Теперь, четырнадцать лет спустя, ему по-прежнему случалось просыпаться ночью от того тонкого, насмешливого девчоночьего смеха, и его душа сжималась от унижения и стыда. В ушах его звучало материнское утешение, и стыд сменялся гневом, который обжигал тем сильнее, что она оказалась права. В восемнадцать лет «глупая крошка» стала строить Герарду глазки, очевидно хорошо поняв, что богатство способно превратить уродливый репейник в прекрасную розу. Он получил большое удовольствие, высмеяв ее кокетство. И с того дня стал подозревать, что любому заинтересованному женскому взгляду он обязан только своим богатством, а за сладкими улыбками и льстивыми словами скрывается отвращение.
Убежденный, что лучшей защитой является нападение, Герард окружил себя неприступной крепостью, чьи стены и башни усеивали зубцы ядовитых насмешек, чьи острые шпили прятались в облаках высокомерия и которую окружал глубокий ров угрюмой обидчивости.
Цель была достигнута. И умозаключения Лауры были более правильными, чем чьи-либо еще. Герард Ут-Мондар действительно принадлежал к одной из богатейших семей Палантаса, возможно самой богатой на Ансалонском континенте. До Война с Хаосом его отец, Мондар Ут-Альфрик, владел самыми процветающими верфями города-порта Палантаса. Предвидя будущий опасный подъем Рыцарей Тьмы, господин Мондар мудро обратил свою собственность в звонкую монету и перебрался с семьей на Южный Эргот, где основал судостроительную компанию, дела которой пошли в гору.
Мондар Ут-Альфрик был весьма влиятельной фигурой среди Соламнийских Рыцарей. Он жертвовал на содержание Рыцарства более значительные суммы, чем кто-либо другой. И он позаботился о том, чтобы его сын стал рыцарем, равно как и о том, чтобы должность Герарда была самой безопасной из наилучших и наилучшей из безопасных. Мондар никогда не интересовался тем, чего же хочет от жизни сам Герард, и считал само собой разумевшимся, что тот мечтает стать рыцарем. И тот тоже считал это наилучшим для себя поприщем – до самой ночи Посвящения в рыцарское звание. В ту ночь во время бессонного бдения над оружием молодому человеку было видение, которое оказалось не видением славных и заслуженных побед на полях сражений, а видением меча, бесцельно ржавевшего в ножнах, мелочных поручений и службы по охране Усыпальницы, не нуждавшейся в охране.
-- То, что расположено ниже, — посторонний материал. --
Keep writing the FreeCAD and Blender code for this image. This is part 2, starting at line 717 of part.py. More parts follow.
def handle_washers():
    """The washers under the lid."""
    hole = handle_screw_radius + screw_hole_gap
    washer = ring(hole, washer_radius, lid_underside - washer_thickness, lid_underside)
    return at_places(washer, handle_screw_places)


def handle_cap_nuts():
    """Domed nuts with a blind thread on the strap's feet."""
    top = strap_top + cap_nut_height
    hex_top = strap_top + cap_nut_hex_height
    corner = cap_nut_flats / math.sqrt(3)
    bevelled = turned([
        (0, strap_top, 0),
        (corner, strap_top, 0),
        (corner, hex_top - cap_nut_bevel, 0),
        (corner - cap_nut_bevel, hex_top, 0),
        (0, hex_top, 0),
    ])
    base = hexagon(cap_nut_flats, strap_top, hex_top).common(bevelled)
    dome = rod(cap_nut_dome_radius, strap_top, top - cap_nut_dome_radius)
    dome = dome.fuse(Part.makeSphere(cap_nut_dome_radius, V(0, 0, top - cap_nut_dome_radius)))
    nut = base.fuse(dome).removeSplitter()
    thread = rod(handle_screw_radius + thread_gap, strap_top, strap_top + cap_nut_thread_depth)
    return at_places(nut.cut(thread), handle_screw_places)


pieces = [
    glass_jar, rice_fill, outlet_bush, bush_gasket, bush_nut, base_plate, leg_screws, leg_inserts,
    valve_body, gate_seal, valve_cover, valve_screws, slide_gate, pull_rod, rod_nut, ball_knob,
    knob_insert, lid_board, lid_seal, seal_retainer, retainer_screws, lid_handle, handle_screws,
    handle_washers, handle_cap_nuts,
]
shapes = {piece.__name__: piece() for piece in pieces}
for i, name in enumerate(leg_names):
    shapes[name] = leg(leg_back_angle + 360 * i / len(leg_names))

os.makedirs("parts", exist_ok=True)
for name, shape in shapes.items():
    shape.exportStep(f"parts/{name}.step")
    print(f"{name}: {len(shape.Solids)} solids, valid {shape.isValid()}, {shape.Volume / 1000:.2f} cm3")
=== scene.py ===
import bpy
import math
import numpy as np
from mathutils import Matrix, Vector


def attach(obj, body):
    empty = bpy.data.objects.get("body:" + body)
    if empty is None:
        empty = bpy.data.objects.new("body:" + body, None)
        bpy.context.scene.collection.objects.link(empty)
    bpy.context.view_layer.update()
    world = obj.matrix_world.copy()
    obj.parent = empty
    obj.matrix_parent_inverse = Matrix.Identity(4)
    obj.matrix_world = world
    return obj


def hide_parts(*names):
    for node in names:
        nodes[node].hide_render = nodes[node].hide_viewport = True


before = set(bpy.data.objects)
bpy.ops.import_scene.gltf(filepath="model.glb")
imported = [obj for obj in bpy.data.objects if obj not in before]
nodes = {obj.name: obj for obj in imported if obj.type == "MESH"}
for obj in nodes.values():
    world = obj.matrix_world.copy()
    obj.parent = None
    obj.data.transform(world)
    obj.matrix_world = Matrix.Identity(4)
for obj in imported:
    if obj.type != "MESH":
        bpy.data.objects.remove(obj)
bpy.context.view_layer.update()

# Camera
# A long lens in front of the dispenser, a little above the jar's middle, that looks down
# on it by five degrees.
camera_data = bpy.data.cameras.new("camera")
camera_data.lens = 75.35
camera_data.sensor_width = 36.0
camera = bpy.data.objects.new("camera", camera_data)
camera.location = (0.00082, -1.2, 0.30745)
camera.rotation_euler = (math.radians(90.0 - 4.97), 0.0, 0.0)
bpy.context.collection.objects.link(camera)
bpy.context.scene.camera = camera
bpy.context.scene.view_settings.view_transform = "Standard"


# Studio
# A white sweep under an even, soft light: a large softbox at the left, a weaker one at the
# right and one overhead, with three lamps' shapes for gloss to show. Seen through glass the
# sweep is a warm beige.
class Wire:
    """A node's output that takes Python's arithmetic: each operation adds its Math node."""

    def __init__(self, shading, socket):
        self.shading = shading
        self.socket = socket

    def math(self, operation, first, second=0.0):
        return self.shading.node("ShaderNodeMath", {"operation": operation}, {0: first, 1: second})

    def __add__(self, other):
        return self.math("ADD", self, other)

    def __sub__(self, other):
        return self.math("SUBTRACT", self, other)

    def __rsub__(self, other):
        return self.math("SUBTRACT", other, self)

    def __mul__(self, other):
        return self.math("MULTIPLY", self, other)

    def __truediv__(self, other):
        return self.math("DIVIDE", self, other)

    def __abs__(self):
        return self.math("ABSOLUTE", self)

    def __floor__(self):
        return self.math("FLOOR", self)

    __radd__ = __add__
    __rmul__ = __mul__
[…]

Но было уже поздно. Отказаться от Рыцарства означало нарушить семейную традицию, восходившую предположительно к самому Винасу Соламну. Отец отрекся бы от него и навсегда возненавидел. Мать, которая уже разослала не одну сотню приглашений на торжественный бал по случаю Посвящения, слегла бы в постель на целый месяц. И Герард решился. Он принял участие в церемонии, принес обеты, которые считал бессмысленными, и надел доспехи, ставшие ему веригами.
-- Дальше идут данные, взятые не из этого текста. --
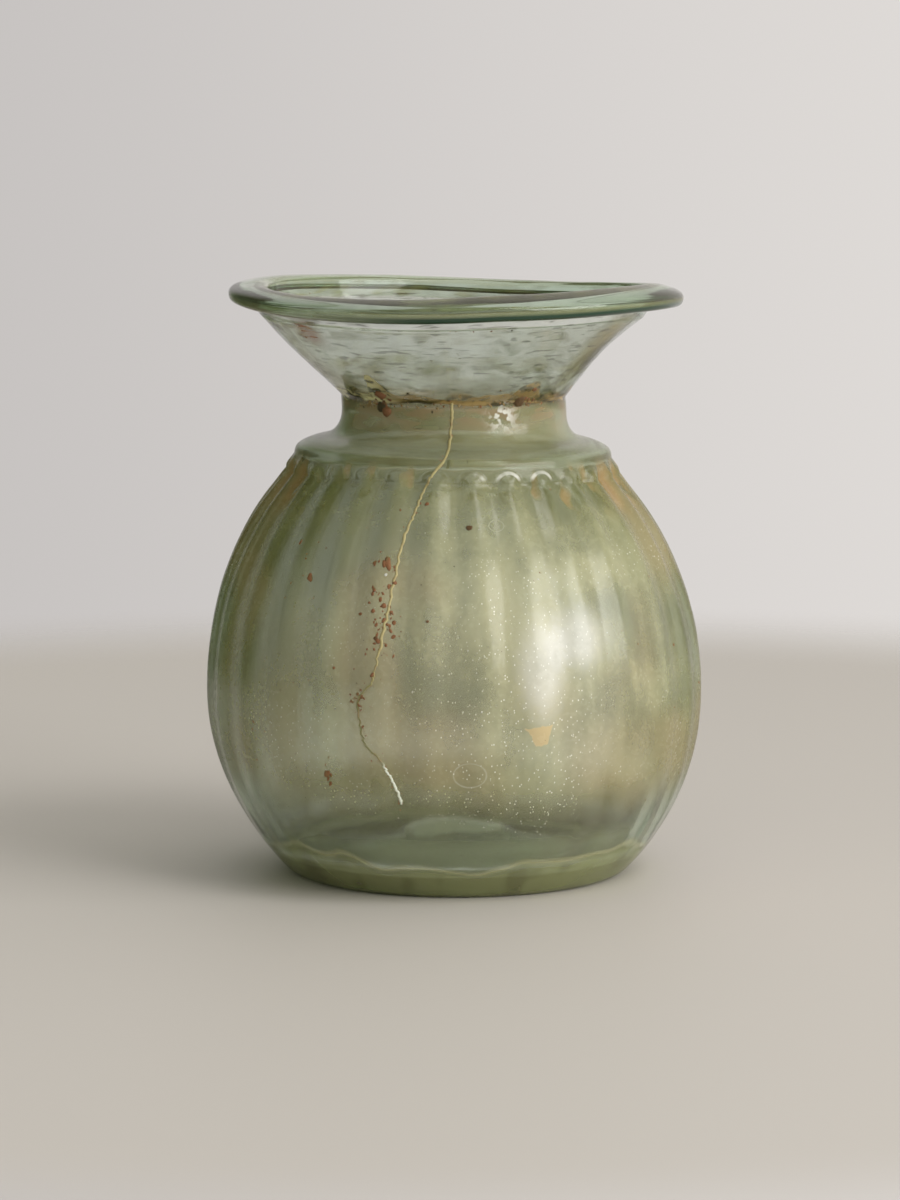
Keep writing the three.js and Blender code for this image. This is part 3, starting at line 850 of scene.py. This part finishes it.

С тех пор миновало более семи лет; один год у него отняла «почетная» служба по охране Усыпальницы. До этого он заваривал крепчайший чай и переписывал письма для своего командира на Южном Эрготе. Он обращался с просьбой назначить его в Оплот и уже должен был отправляться туда, когда город был внезапно атакован Неракскими Рыцарями, и его отец позаботился о том, чтобы сына послали, в Утеху. Войдя в караулку, Герард счистил грязь с сапог и сменил дежурного на ненавидимом и презираемом им посту почетной стражи перед Усыпальницей Ушедших Героев.
В архитектурном плане это сооружение представляло собой простой и элегантный комплекс, построенный гномами из белого мрамора и черного обсидиана. Окружали его посаженные эльфами деревья, которые цвели круглый год. Внутри покоились тела Таниса Полуэльфа, героя, павшего в битве у Башни Верховного Жреца, и Стила Светлого Меча, сына Стурма и героя последней битвы против Хаоса. Здесь также находились тела других рыцарей, которые сражались против Отца Богов. Над входом в Усыпальницу было выгравировано единственное кендерское имя – Тассельхофа Непоседы, героя Войны с Хаосом.